Missing Link

Would a CLO by any other name smell as sweet? A feature story in this month's issue reports that chief learning officers are split on whether the title gives them any special leverage that helps create training and performance initiatives to support key business goals. No matter where they stood on the issue, all of the CLOs we spoke with insisted that the overriding factor is not the title but the mindset that a top training manager brings to the role. If the point is to understand what really matters at any given time to the executives who run the organization and to align its learning systems with their priorities, no doubt there are "training directors" who do it as well as any CLO. And no doubt there are CLOs who oversee little red schoolhouses and are as oblivious to critical business concerns as any headed by a "manager of employee education" or the dean of a corporate university.

Behind the whole conversation about linking learning to business priorities lies a question our story does not address. It has multiple parts:

How did so many clueless corporate schoolhouses come to being in the first place? Doesn't it seem odd that a function intended to teach people to do their jobs could somehow lose touch with the point of those jobs and the goals they're supposed to serve?

Why have out-of-touch training operations persisted for so many years in the face of universal scorn from the profession that supplies their managers and staff? (Has anyone ever heard a training director defend the concept of a corporate education function with no link to the strategies or priorities of the people who run the business?)

If, as surveys always indicate, every training manager on earth is hell-bent on linking learning to critical business goals, why has it proven so difficult for so long to, a) find out what those goals are and, b) create training, learning or performance-support initiatives that persuasively address them?

In short, how can this be so tough a challenge that training executives who accomplish it are assumed to be the exception rather than the rule? We talk about the subject as if we were engineers dumbstruck by the idea of a bridge that an automobile actually could drive across.

The fact that a "C" title for training honchos has been coined is encouraging. A chief learning officer certainly sounds like a person entitled to invite a line manger to lunch and ask what's going on in production or sales or R&/D. But is the world really full of line managers who would laugh derisively at a mere training director who issued that lunch invitation?

One long-standing excuse for failure to link learning to real business priorities is that most executives don't understand or value the training function sufficiently to allow it to operate the way it should. But executives don't pull their understanding or their values out of thin air. They form opinions about what training does based on what they've seen it do. Or not do.

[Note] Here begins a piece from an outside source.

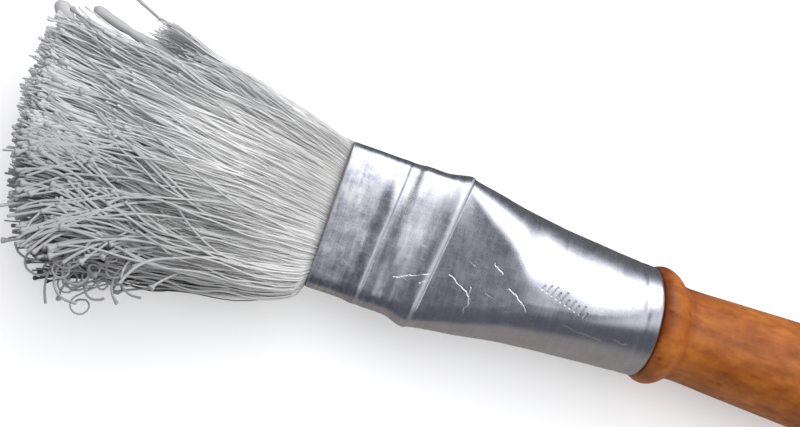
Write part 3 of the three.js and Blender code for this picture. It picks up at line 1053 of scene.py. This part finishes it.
def studio_world():
    """Dim walls for the metal to mirror.

    A light quarter lies up towards +X and +Y, and a light patch high up towards +X. Both are dimmer in the
    far corner, towards +X and +Y. Below, the ground is warm grey towards -Y and darker towards +Y.
    """
    world = bpy.data.worlds.new("studio")
    world.use_nodes = True
    n = Nodes(world.node_tree)

    def ease(value, low, high):
        return n.rescale(value, low, high, interpolation_type="SMOOTHSTEP")

    def dimmed(full, loss):
        """What is left of a full brightness once the far corner has taken its share."""
        return n.math("MULTIPLY_ADD", far_corner, -loss, full)

    x, y, z = n.add("SeparateXYZ", {0: n.add("TexCoord").outputs["Generated"]}).outputs
    far_corner = n.product(ease(x, 0.12, 0.28), ease(y, 0.25, 0.75))
    quarter = n.product(ease(x, -0.2, -0.03), ease(y, 0.12, 0.52), ease(z, 0.1, 0.4), dimmed(1.0, 0.6))
    patch = n.product(ease(x, 0.1, 0.25), ease(y, -0.45, -0.1), ease(z, 0.5, 0.8), dimmed(0.85, 0.5))
    walls = n.mix(n.math("MAXIMUM", quarter, patch), DIM_WALL, LIGHT_WALL)
    ground = n.mix(ease(y, 0.0, 0.3), WARM_GROUND, COOL_GROUND)
    n.feed(n.tree.nodes["Background"].inputs["Color"], n.mix(ease(z, -0.1, 0.25), ground, walls))
    return world


bpy.context.scene.world = studio_world()
bpy.context.scene.view_settings.view_transform = "Standard"

# ---- camera ----

# Its place in the brush's own axes, and its forward and downward directions.
CAMERA_FROM = (-4.6, -37.0, 122.9)
CAMERA_FORWARD = Vector((0.0975, 0.3058, -0.9471))
CAMERA_DOWN = Vector((0.3318, -0.9072, -0.2587))
FOCAL_LENGTH = 48.6
SENSOR_WIDTH = 36
NEAREST_SEEN = 0.001

camera_data = bpy.data.cameras.new("camera")
camera_data.lens = FOCAL_LENGTH
camera_data.sensor_width = SENSOR_WIDTH
camera_data.clip_start = NEAREST_SEEN
camera = bpy.data.objects.new("camera", camera_data)
right = CAMERA_DOWN.cross(CAMERA_FORWARD).normalized()
back = -CAMERA_FORWARD.normalized()
up = back.cross(right)
turn = Matrix((right, up, back)).transposed().to_4x4()
camera.matrix_world = Matrix.Translation(Vector(to_frame(CAMERA_FROM))) @ turn
bpy.context.scene.collection.objects.link(camera)
bpy.context.scene.camera = camera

Much of the enthusiasm for the CLO title has to do with the notion that it "sends a message" that learning is an important organizational value with support from the executive suite. Which is swell. But if the training profession as a whole is still scratching its head in wonder at what a business goal might be, or how a person might discover such a thing without holding a C-level title, or how learning might advance a business goal even if a person could identify one, then top-management support for learning as a "value" is a little beside the point. Isn't it?

A question for training directors: Do you really covet the CLO title because you believe it would give you the clout to force line managers to send people to your programs regardless of their utility in moving the business forward?

While we're at it, here's one for top management: Does your training director find it difficult to make learning serve your desires because of the nature of your desires? If your idea of training that serves a critical need is a program that persuades employees to work more enthusiastically, for less money and fewer benefits, right up to the moment when you figure out how to eliminate their jobs altogether, maybe the problem isn't your training director. Maybe what you really need is dumber employees.